Being Social

I read an interesting report earlier this week from the University of Liverpool’s Heseltine Institute which looked at the impact of the social economy. Broadly speaking the social economy is made up of not for profit organisations such as voluntary organisations, housing associations and co-operatives.

The Heseltine report says that the social economy on Merseyside is worth around £3 billion per year and employs 45,000 people. To put that in context, the visitor economy, which civic leaders see as being key to Liverpool’s future, is worth £4 billion and provides 50,000 jobs.

The size and strength of the social economy doesn’t really surprise me. If you look at the news pages of the Liverpool Chamber of Commerce website you’ll find that the majority of the stories are from social economy sector rather than from traditional business and industry.

This situation is unlikely to be unique to Merseyside. I expect that you’ll find a similar picture in most local economies in the UK outside of the M25. So, is the increasing importance of the social economy a good thing?

On the positive side, organisations in the social economy tend to be ethical and treat employees and suppliers fairly. They also provide a range of services which are useful to society and are often invaluable to people from disadvantaged backgrounds. You could also argue that they create a sense of community and help to combat some of the inequalities in society.

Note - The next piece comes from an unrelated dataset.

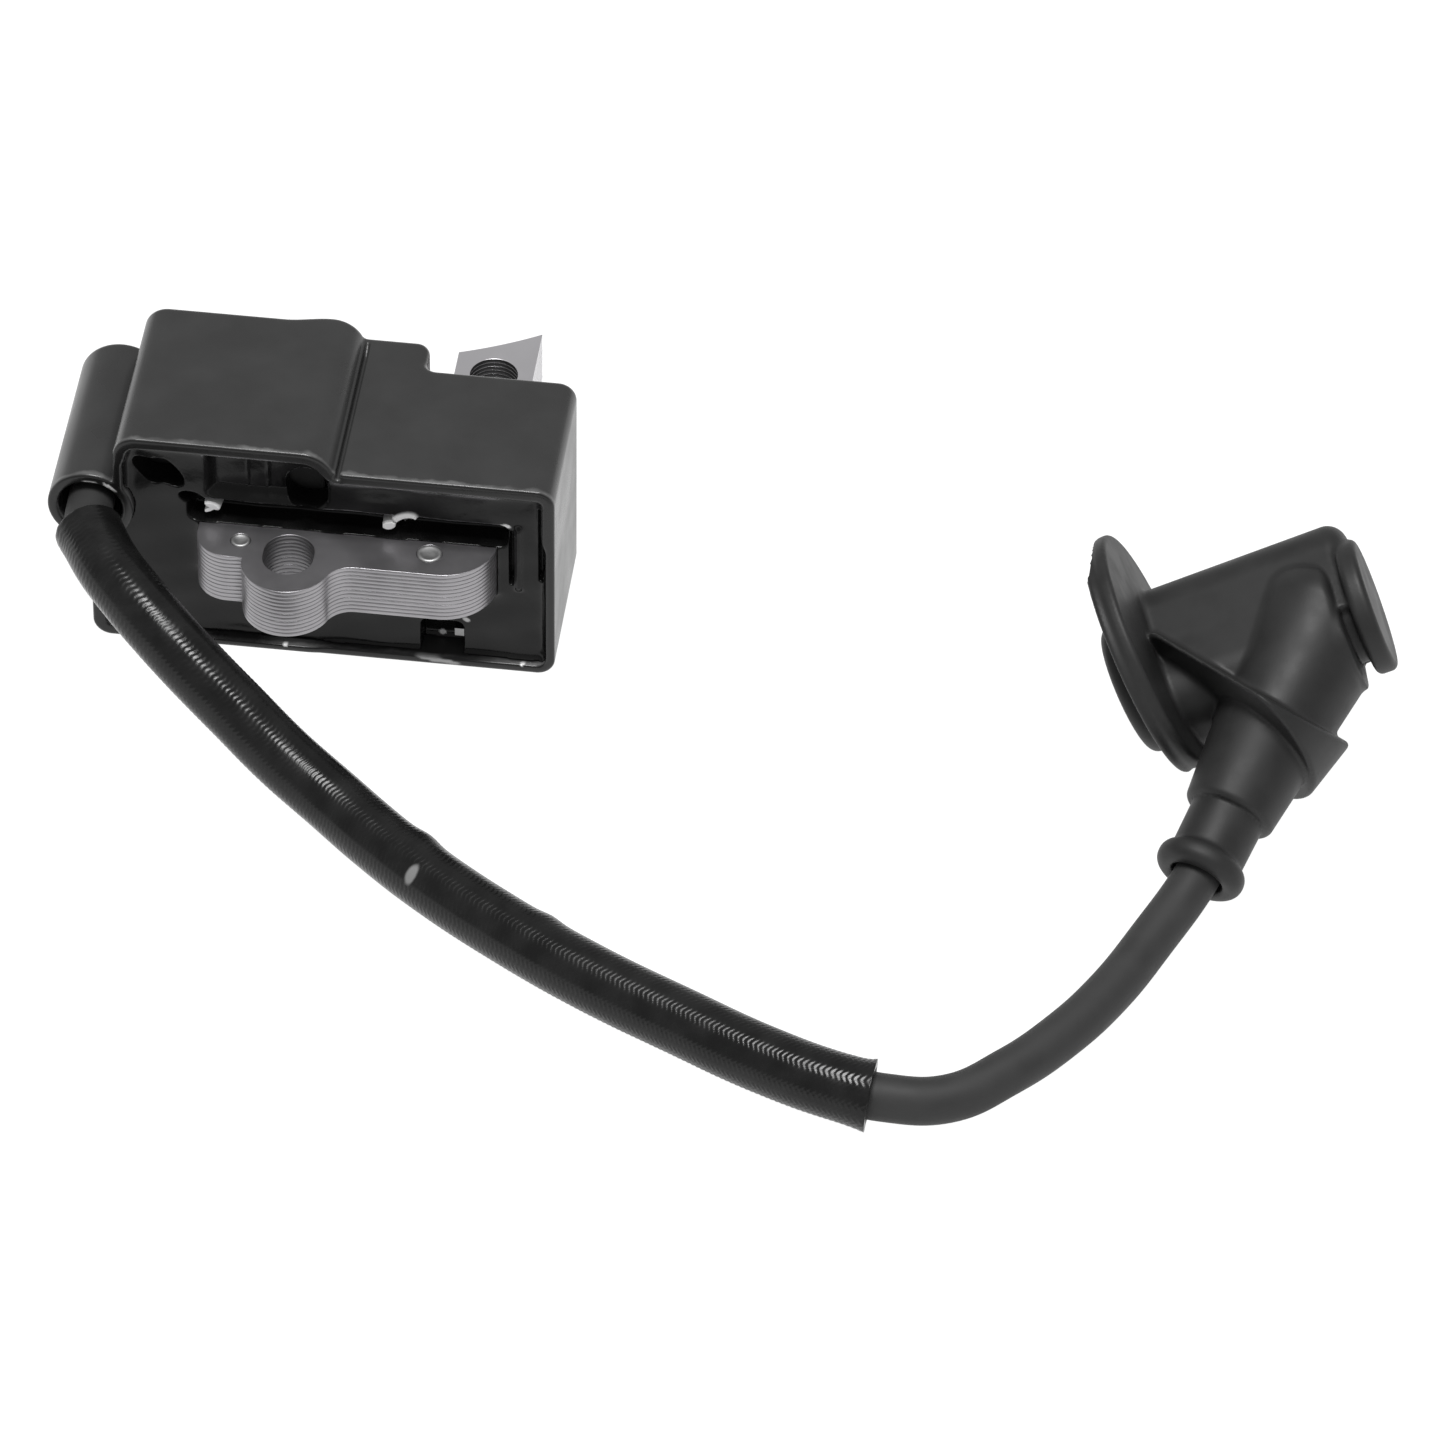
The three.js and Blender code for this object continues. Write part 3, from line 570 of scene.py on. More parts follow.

On the negative side, many of the jobs in the social economy are low skilled and low paid. There is also a case for saying that the sector does not provide the wealth creation which comes from successful commercial enterprises.

Either way, we need to recognise that the social economy is likely to play an increasingly important role in the UK. The organisations within that community need to work more co-operatively with each other, particularly when it comes to communicating their work and its value to the wider public.